Today, we will revisit Li Auto, and give our updated view on the stock. We will be focusing on new information, published since May, to argue why we still believe Li Auto is a hold.

Let us start our discussion on the more optimistic side.

Tailwinds by continued consumer adoption of NEVs

Early September, reports have suggested that auto sales in China have grown by as much as 32% year-over year.

While this figure in itself is already impressive, the sales growth of new energy vehicles is even more astonishing, as it was more than 107% year-over-year. This large increase in sales has led to a NEV penetration of a record 28%. Not only Li Auto, but many other EV makers, including Tesla (TSLA) and Nio (NIO), have also benefitted from this growth.

We believe that the push for EVs on a global scale is likely to continue both in the near- and long term. In our opinion, Li Auto is well-situated to take a meaningful portion of the Chinese market.

August earnings report

In the second quarter, LI Auto has beaten non-GAAP EPS estimates by $0.02, while it has missed on revenue by $110 million. Despite the miss on revenue, revenue has reached as much as $1.3 billion, representing a more than 73% increase YoY.

On the other hand, despite the macroeconomic challenges, the gross profit margin has reached 21.5%, compared to the 18.9% in the year ago quarter, which has been driven primarily by the higher selling prices.

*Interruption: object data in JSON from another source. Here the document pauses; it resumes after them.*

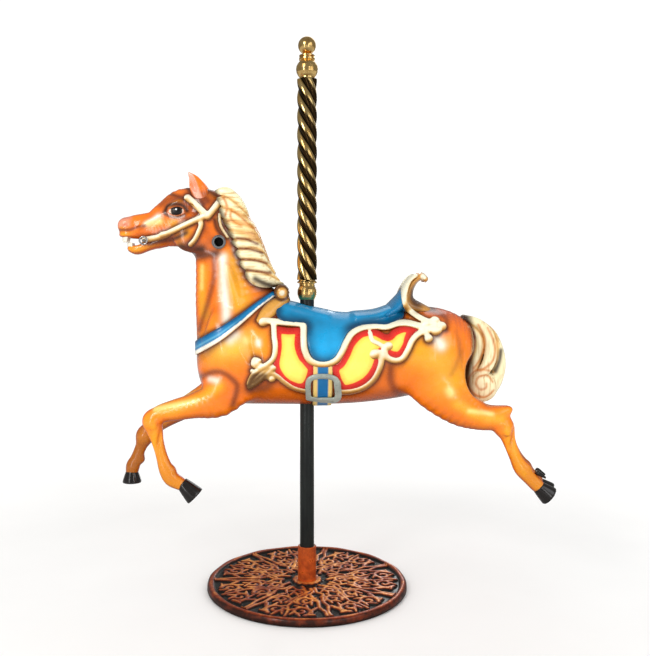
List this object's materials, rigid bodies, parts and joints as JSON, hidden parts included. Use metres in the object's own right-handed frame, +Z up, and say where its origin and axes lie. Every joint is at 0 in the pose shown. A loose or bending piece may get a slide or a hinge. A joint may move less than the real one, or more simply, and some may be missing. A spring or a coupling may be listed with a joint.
{
  "type": "carousel horse display stand",
  "caption": "Jumping carousel horse on a twisted brass pole that swivels in a round cast base; the horse's height on the pole can be set",
  "frame": {"origin": "on the pole's axis, at the underside of the base pad on the floor", "axes": "+X towards the tail, +Y towards the horse's right side, +Z up"},
  "size_m": [1.2227, 0.534, 1.4792],
  "materials": {
    "base_bronze": "cast relief, copper highlights over dark patina",
    "socket_copper": "satin copper",
    "nylon": "machined",
    "rubber_pad": "matte",
    "screw_steel": "zinc plated",
    "black_pole": "gloss black",
    "plug_steel": "turned",
    "polished_brass": "polished, darker in the grooves",
    "horse_enamel": "glossy airbrushed enamel on glass fibre",
    "hoof_black": "gloss black",
    "liner_steel": "welded tube",
    "former_wood": "plywood",
    "saddle_blue": "glossy enamel",
    "cloth_red": "glossy enamel with yellow centre",
    "trim_cream": "glossy enamel",
    "pommel_gold": "gold enamel",
    "stirrup_silver": "silver enamel",
    "mane_cream": "glossy enamel with brown grooves",
    "eye_gloss": "wet gloss",
    "handle_metal": "plated"
  },
  "bodies": {
    "stand": {"base_plate": "base_bronze", "pole_socket": "socket_copper", "socket_bush": "nylon", "thrust_washer": "nylon", "base_pad": "rubber_pad", "flange_screws": "screw_steel", "socket_grub_screws": "screw_steel"},
    "pole": {"steel_pole": "black_pole", "pole_foot_plug": "plug_steel", "lower_ferrule": "polished_brass", "ferrule_grub_screw": "screw_steel", "brass_sleeve": "polished_brass", "upper_ferrule": "polished_brass", "pole_top_plug": "plug_steel", "finial_stud": "screw_steel", "finial_ball": "polished_brass"},
    "horse": {"torso_shell_left": "horse_enamel", "torso_shell_right": "horse_enamel", "head_shell_left": "horse_enamel", "head_shell_right": "horse_enamel", "foreleg_left": "horse_enamel", "foreleg_right": "horse_enamel", "hindleg_left": "horse_enamel", "hindleg_right": "horse_enamel", "fore_hoof_left": "hoof_black", "fore_hoof_right": "hoof_black", "hind_hoof_left": "hoof_black", "hind_hoof_right": "hoof_black", "pole_liner": "liner_steel", "saddle_flange": "liner_steel", "belly_flange": "liner_steel", "horse_lock_screws": "screw_steel", "front_former": "former_wood", "rear_former": "former_wood", "saddle": "saddle_blue", "saddle_cloth_left": "cloth_red", "saddle_cloth_right": "cloth_red", "saddle_trim_left": "trim_cream", "saddle_trim_right": "trim_cream", "girth_strap": "saddle_blue", "stirrups": "stirrup_silver", "cantle_scroll": "trim_cream", "pommel_scroll": "pommel_gold", "breast_strap": "saddle_blue", "mane": "mane_cream", "tail": "mane_cream", "bridle": "trim_cream", "ear_left": "horse_enamel", "ear_right": "horse_enamel", "eye_left": "eye_gloss", "eye_right": "eye_gloss", "upper_teeth": "trim_cream", "lower_teeth": "trim_cream", "bit_rings": "handle_metal", "bit_bar": "handle_metal", "handle_tube": "handle_metal", "handle_grommets": "handle_metal"}
  },
  "joints": [
    {"name": "pole_swivel", "type": "hinge", "parent": "stand", "child": "pole", "pos_m": [0, 0, 0.1], "axis": [0, 0, 1], "continuous": true},
    {"name": "horse_height", "type": "slide", "parent": "pole", "child": "horse", "axis": [0, 0, 1], "range_m": [-0.13, 0.012]}
  ]
}
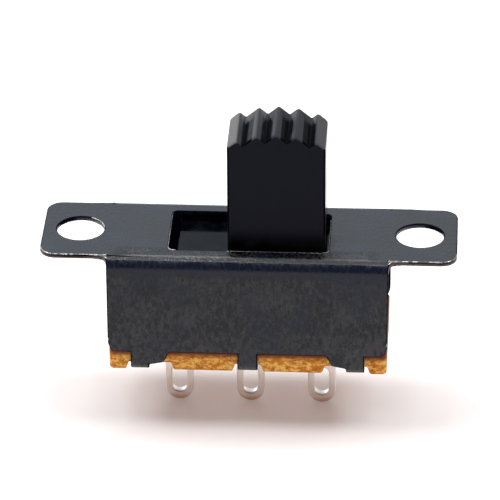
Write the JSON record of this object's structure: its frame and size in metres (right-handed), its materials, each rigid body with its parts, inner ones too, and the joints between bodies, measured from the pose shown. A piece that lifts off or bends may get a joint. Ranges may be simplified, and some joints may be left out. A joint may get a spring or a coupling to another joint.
{
  "type": "slide switch",
  "caption": "Miniature slide switch with a ridged sliding knob, a folded black steel frame with screw ears, and solder lugs on an insulating board.",
  "frame": {"origin": "centre of the plate's top face, midway between the two ear holes", "axes": "+Z is the plate's outward normal, on the knob's side; +X runs along the slot through both ear holes, towards the knob's rest position; +Y points away from the front wall"},
  "size_m": [0.0184, 0.0054, 0.0142],
  "materials": {
    "black_steel": "black oxide steel sheet, satin",
    "black_plastic": "moulded black plastic, semi-gloss",
    "phenolic": "laminated phenolic board, brown, satin",
    "silvered_brass": "silver-plated brass",
    "contact_bronze": "spring bronze strip, bright",
    "spring_steel": "drawn spring wire"
  },
  "bodies": {
    "case": {"frame": "black_steel", "base_board": "phenolic", "terminal_left": "silvered_brass", "terminal_centre": "silvered_brass", "terminal_right": "silvered_brass"},
    "carriage": {"slider": "black_plastic", "contact_bridge": "contact_bronze", "contact_spring": "spring_steel"}
  },
  "joints": [
    {"name": "slider_travel", "type": "slide", "parent": "case", "child": "carriage", "axis": [1, 0, 0], "range_m": [-0.00244, 0]}
  ]
}
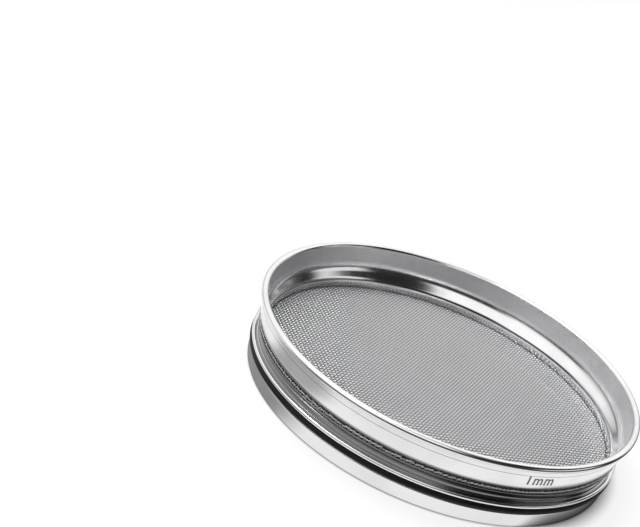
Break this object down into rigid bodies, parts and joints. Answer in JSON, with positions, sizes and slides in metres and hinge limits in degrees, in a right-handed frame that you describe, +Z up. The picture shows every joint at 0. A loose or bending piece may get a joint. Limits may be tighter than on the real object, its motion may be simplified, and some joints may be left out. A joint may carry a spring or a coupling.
{
  "type": "test sieve",
  "caption": "Shallow round test sieve: pressed steel frames with a rolled rim clamp fine woven wire cloth, and a rubber seal ring sits above a skirt that nests in the sieve below.",
  "frame": {"origin": "centre of the foot's plane, where the sieve stands", "axes": "+Z up along the sieve's axis, +X along the upper set of wires of the cloth, +Y along the lower set"},
  "size_m": [0.2078, 0.2078, 0.038],
  "materials": {
    "frame_steel": "polished stainless sheet, mirror-like with fine turning lines",
    "cloth_wire": "drawn stainless wire, satin",
    "seal_rubber": "smooth black rubber, slight sheen"
  },
  "bodies": {
    "root": {"upper_frame": "frame_steel", "wire_cloth": "cloth_wire", "lower_frame": "frame_steel", "seal_ring": "seal_rubber"}
  },
  "joints": []
}
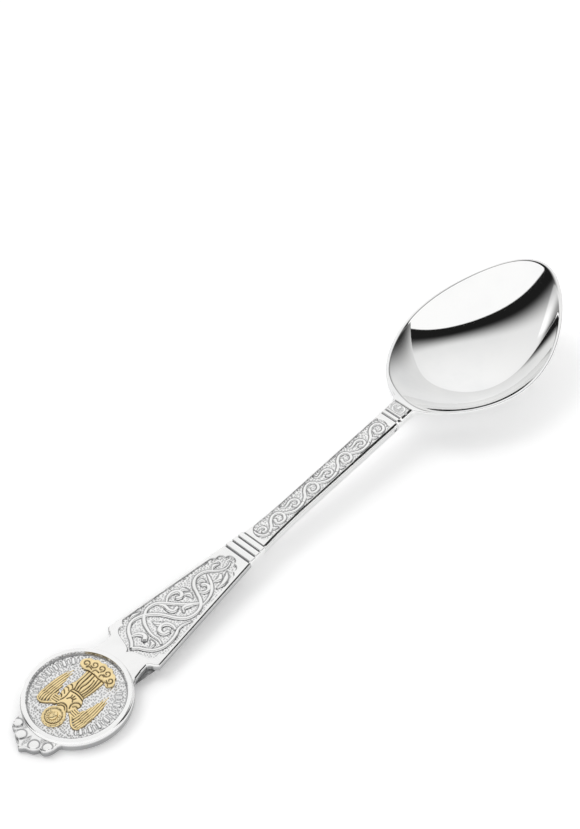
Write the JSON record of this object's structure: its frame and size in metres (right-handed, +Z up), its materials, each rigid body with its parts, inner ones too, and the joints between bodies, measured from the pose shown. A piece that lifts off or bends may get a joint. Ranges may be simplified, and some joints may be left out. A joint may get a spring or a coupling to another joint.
{
  "type": "souvenir spoon",
  "caption": "Silver souvenir teaspoon with a deep oval bowl, a scroll-chased stem and panel, and a round medallion bearing a gilded winged figure.",
  "frame": {"origin": "middle of the spoon's length and width, on the surface it lies on", "axes": "+X along the spoon from the pointed handle end towards the bowl's tip, +Z up out of the open bowl"},
  "size_m": [0.14, 0.0294, 0.0162],
  "materials": {
    "polished_silver": "mirror polished silver",
    "relief_silver": "polished raised silver",
    "gilding": "pale satin gold plate"
  },
  "bodies": {
    "root": {"bowl": "polished_silver", "neck_collar": "polished_silver", "neck_bud": "polished_silver", "stem": "polished_silver", "stem_scroll": "relief_silver", "mid_collar": "polished_silver", "panel": "polished_silver", "panel_vine": "relief_silver", "medallion_disc": "polished_silver", "medallion_bars": "relief_silver", "angel_halo": "gilding", "angel_head": "gilding", "angel_robe": "gilding", "angel_wing_left": "gilding", "angel_wing_right": "gilding", "cloud_bank": "gilding", "finial": "polished_silver", "finial_scrolls": "relief_silver"}
  },
  "joints": []
}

During the conference call, however, risks associated with supply chains have been pointed out:

Moving to our supply chain, the COVID-19 resurgence severely affected the auto supply chain in the second quarter. Currently, there are remaining disruption and difficulties. But we moderated – they moderated as the pandemic became more campaigned.

Although we are cautiously optimistic that our supply chain will normalize in the second half of the year. We should highlight that potential volatility remain and require us to constantly stay on high alert, especially given the ongoing pandemic.

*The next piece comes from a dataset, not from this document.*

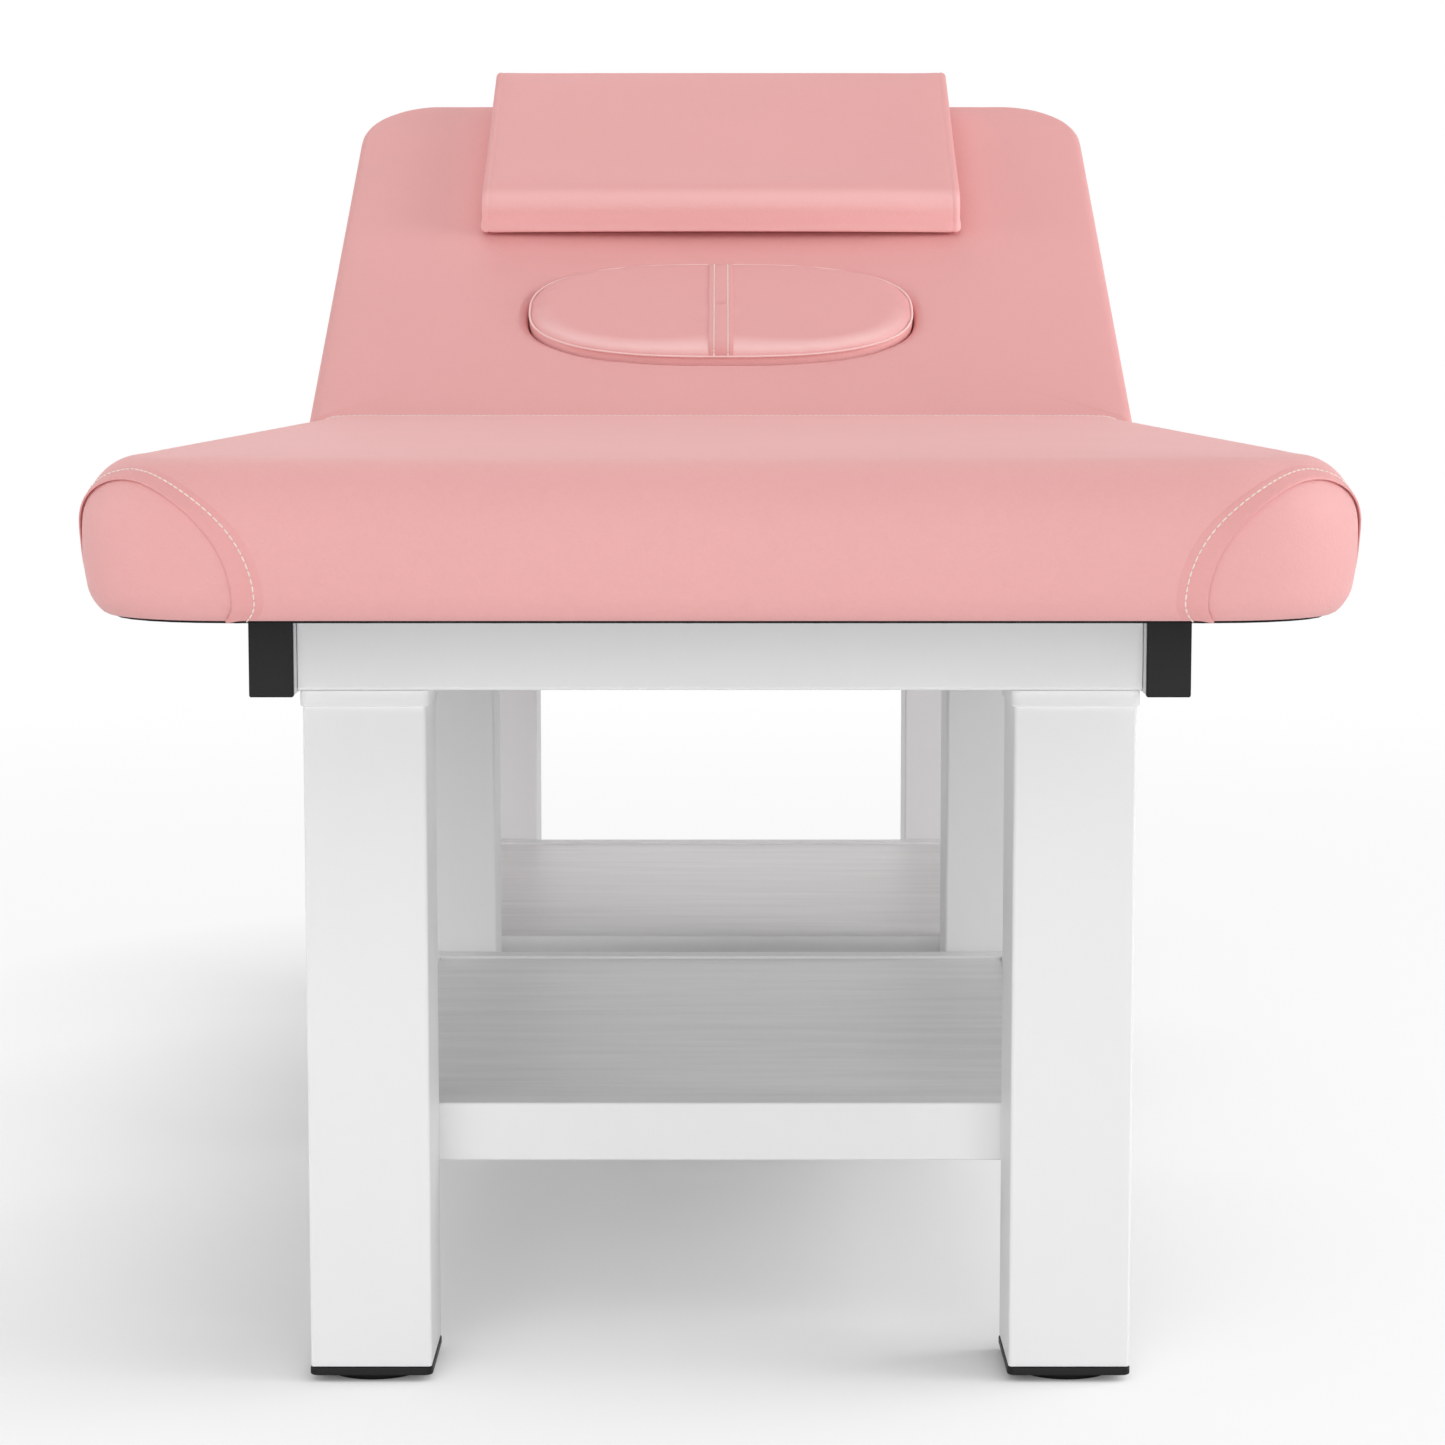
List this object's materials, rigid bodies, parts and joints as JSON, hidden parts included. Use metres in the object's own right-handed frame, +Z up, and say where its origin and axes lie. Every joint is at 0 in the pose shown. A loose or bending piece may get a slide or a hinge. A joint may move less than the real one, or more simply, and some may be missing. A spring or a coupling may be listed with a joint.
{
  "type": "eyelash extension bed",
  "caption": "Padded treatment bed with tilting backrest, plugged face hole and loose pillow, on a square-legged steel frame with shelves.",
  "frame": {"origin": "on the floor, under the middle of the bed's length and width, with the backrest as pictured", "axes": "+Z up, +Y from the foot end to the head end, X across the bed, the backrest's axis along +X"},
  "size_m": [0.7, 1.7142, 0.8631],
  "materials": {
    "white_paint": "satin",
    "black_plastic": "matte",
    "black_rubber": "matte",
    "shelf_metal": "satin",
    "black_board": "matte",
    "pink_leather": "satin",
    "hinge_steel": "satin"
  },
  "bodies": {
    "bed_frame": {"leg_front_left": "white_paint", "collar_front_left": "white_paint", "foot_plug_front_left": "black_plastic", "leg_front_right": "white_paint", "collar_front_right": "white_paint", "foot_plug_front_right": "black_plastic", "leg_middle_left": "white_paint", "collar_middle_left": "white_paint", "foot_plug_middle_left": "black_plastic", "leg_middle_right": "white_paint", "collar_middle_right": "white_paint", "foot_plug_middle_right": "black_plastic", "leg_rear_left": "white_paint", "collar_rear_left": "white_paint", "foot_plug_rear_left": "black_plastic", "leg_rear_right": "white_paint", "collar_rear_right": "white_paint", "foot_plug_rear_right": "black_plastic", "side_rail_left": "white_paint", "rail_cap_front_left": "black_plastic", "rail_cap_rear_left": "black_plastic", "side_rail_right": "white_paint", "rail_cap_front_right": "black_plastic", "rail_cap_rear_right": "black_plastic", "crossbeam_front": "white_paint", "crossbeam_middle": "white_paint", "crossbeam_hinge": "white_paint", "crossbeam_rear": "white_paint", "front_shelf_tube_front": "white_paint", "front_shelf_tube_rear": "white_paint", "front_shelf_tube_left": "white_paint", "front_shelf_tube_right": "white_paint", "front_shelf_panel": "shelf_metal", "rear_shelf_tube_front": "white_paint", "rear_shelf_tube_rear": "white_paint", "rear_shelf_tube_left": "white_paint", "rear_shelf_tube_right": "white_paint", "rear_shelf_panel": "shelf_metal", "seat_board": "black_board", "seat_cushion": "pink_leather", "hinge_base_left": "hinge_steel", "hinge_pin_left": "hinge_steel", "hinge_base_right": "hinge_steel", "hinge_pin_right": "hinge_steel"},
    "backrest": {"backrest_board": "black_board", "backrest_cushion": "pink_leather", "hinge_arm_left": "hinge_steel", "hinge_arm_right": "hinge_steel"},
    "face_plug": {"face_plug": "pink_leather"},
    "pillow": {"pillow": "pink_leather"},
    "levelling_foot_front_left": {"levelling_foot_front_left": "black_rubber"},
    "levelling_foot_front_right": {"levelling_foot_front_right": "black_rubber"},
    "levelling_foot_middle_left": {"levelling_foot_middle_left": "black_rubber"},
    "levelling_foot_middle_right": {"levelling_foot_middle_right": "black_rubber"},
    "levelling_foot_rear_left": {"levelling_foot_rear_left": "black_rubber"},
    "levelling_foot_rear_right": {"levelling_foot_rear_right": "black_rubber"}
  },
  "joints": [
    {"name": "backrest_hinge", "type": "hinge", "parent": "bed_frame", "child": "backrest", "pos_m": [0, 0.31528, 0.448], "axis": [1, 0, 0], "range_deg": [-29.1, 30.9]},
    {"name": "face_plug_lift", "type": "slide", "parent": "backrest", "child": "face_plug", "axis": [0, -0.4863, 0.8738], "range_m": [0, 0.15]},
    {"name": "pillow_lift", "type": "slide", "parent": "backrest", "child": "pillow", "axis": [0, -0.4863, 0.8738], "range_m": [0, 0.25]},
    {"name": "levelling_foot_front_left_turn", "type": "hinge", "parent": "bed_frame", "child": "levelling_foot_front_left", "pos_m": [-0.2021, -0.67722, 0.0039], "axis": [0, 0, 1], "continuous": true},
    {"name": "levelling_foot_front_right_turn", "type": "hinge", "parent": "bed_frame", "child": "levelling_foot_front_right", "pos_m": [0.2021, -0.67722, 0.0039], "axis": [0, 0, 1], "continuous": true},
    {"name": "levelling_foot_middle_left_turn", "type": "hinge", "parent": "bed_frame", "child": "levelling_foot_middle_left", "pos_m": [-0.2021, -0.07872, 0.0039], "axis": [0, 0, 1], "continuous": true},
    {"name": "levelling_foot_middle_right_turn", "type": "hinge", "parent": "bed_frame", "child": "levelling_foot_middle_right", "pos_m": [0.2021, -0.07872, 0.0039], "axis": [0, 0, 1], "continuous": true},
    {"name": "levelling_foot_rear_left_turn", "type": "hinge", "parent": "bed_frame", "child": "levelling_foot_rear_left", "pos_m": [-0.2021, 0.51978, 0.0039], "axis": [0, 0, 1], "continuous": true},
    {"name": "levelling_foot_rear_right_turn", "type": "hinge", "parent": "bed_frame", "child": "levelling_foot_rear_right", "pos_m": [0.2021, 0.51978, 0.0039], "axis": [0, 0, 1], "continuous": true}
  ]
}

As we navigate the continuous unpredictability, we are focused on reinforcing our supply chain system, strengthening our partnership with parts suppliers to tackle parts shortage and the cost inflation and at the same time redoubled our emphasize on auto parts quality control.

This thought actually takes us to the more pessimistic side of our discussion.

Chip concerns

Due to the recently announced restrictions on chip exports from the United States, uncertainty around the China EV makers have somewhat arisen. While the current export restrictions are not likely to directly impact the automobile industry, there is no guarantee that in the future such restrictions will not be introduced. Not only EV makers, but also firms in the semiconductor space have gotten beaten up, especially Nvidia (NVDA).

In our opinion, as the geopolitical tension between China, Taiwan and the United States remains tense, the uncertainty around chip supply remains a major question and could be used to create political pressure. As the Chinese EV industry is highly dependent on the availability of chips, any shortage could lead to significant drop in production volumes. For this reason, we remain cautious with investing in LI.

Li Auto deliveries down in August by 52% year-over-year

In August, LI has delivered the second-lowest number of vehicles year to date. While the lowest numbers delivered in April were driven by COVID-19 related restrictions, in August the decline was driven by the curbed demand for the main-selling Li ONE model due to the newly launched products. On a year-to-date basis, however, the comparison looks much brighter as the number of deliveries is up 57% compared to the same period last year.

At this point, due to the Chinese zero-COVID policy, we expect further lockdowns and COVID related restrictions in the near future. As such restrictions could have a significant impact on delivery volumes, it can potentially also cause substantial volatility and further downside risk in the stock price in the near term.

Key takeaways

We believe that the macroeconomic landscape remains challenging, mainly driven by the geopolitical tensions between the U.S., China and Taiwan, and the COVID-19 related restrictions. Both of these factors could lead to supply disruptions and eventually to lower delivery volumes, which may result in further downward movement of the stock price.

As the fundamentals of the firm have not dramatically improved since the time of our last writing, our thesis about the overvaluation of the stock still remains relevant.

On the other hand, the adoption of NEVs by the Chinese consumers is creating tailwinds for the EV makers in China, including Li Auto. Further, the Q2 earnings report has suggested impressive revenue growth, combined with a widening gross profit margin, driven by the higher selling prices.

At this point, we reiterate our “hold” rating on Li Auto’s stock.